Not that the States were ever prime immigration real estate in my mind, but chirst, just the thought of visiting there at this point in time is terrifying.

Date: 2009-11-04 08:35 pm (UTC)
From: [identity profile] gairid.livejournal.com
One cannot claim to be fair-minded and still support measures which deny full equality. You either support full justice and civil rights and equality or you don't. Period. End of side-stepping and excuses. The abomination here is that the rights of a miniority can be put up for popular vote as though it were some sort of highway project.
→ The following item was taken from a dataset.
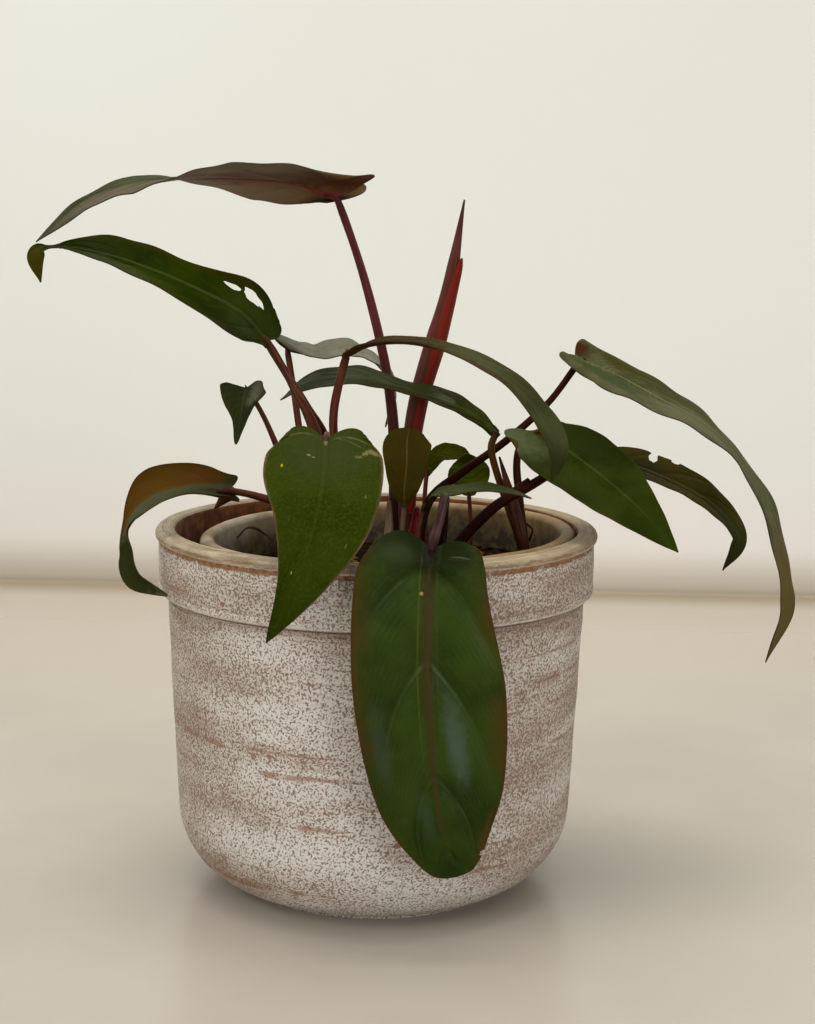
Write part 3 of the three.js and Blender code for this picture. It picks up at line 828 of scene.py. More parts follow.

We live in a rural area that is by and large not known for a lot of tolerance. WHen shit like this happens it gets the religious yahoos all fired up and then Debra & I feel like we need to hunker down with squirrel rifles like a couple of hard-bitten frontier women. I keep seeing people say that it will change, the old base is dying off and whathave you. Fuck that. It doen't mean a goddamn thing when you have to live around the homobigots that think it's pretty goddamn funny to terrorize the dog that belongs to 'them dykes', and when you fuck with our animals, you are most definitely fucking with us. If our immediate neighbors weren't so wonderful and protective of us, we'd be ready to just leave and suffer the loss that we'd take because of the crappy housing market. Makes me wonder why we thought it would be easier to live out here than back east. I miss Southern New England, huge rents and all.

We could give a rat's ass about marriage---we just want our rights and protections. , so yeah...fuck you, bigots.

Edited Date: 2009-11-04 08:38 pm (UTC)

Date: 2009-11-04 09:16 pm (UTC)
From: [identity profile] labellerose.livejournal.com
In my state, Ref 71, ensuring rights for same sex partners, is passing. I'm happy about this, but also saddened.
Because nobody's human dignity should be up for a vote. Nobody's.

Date: 2009-11-04 09:17 pm (UTC)
From: [identity profile] rm.livejournal.com
Yeah. Also, it is a good thing, but it's also a "we didn't use the marriage word so would you please vote for it" thingy. celebrating separate but equal is not a good feeling.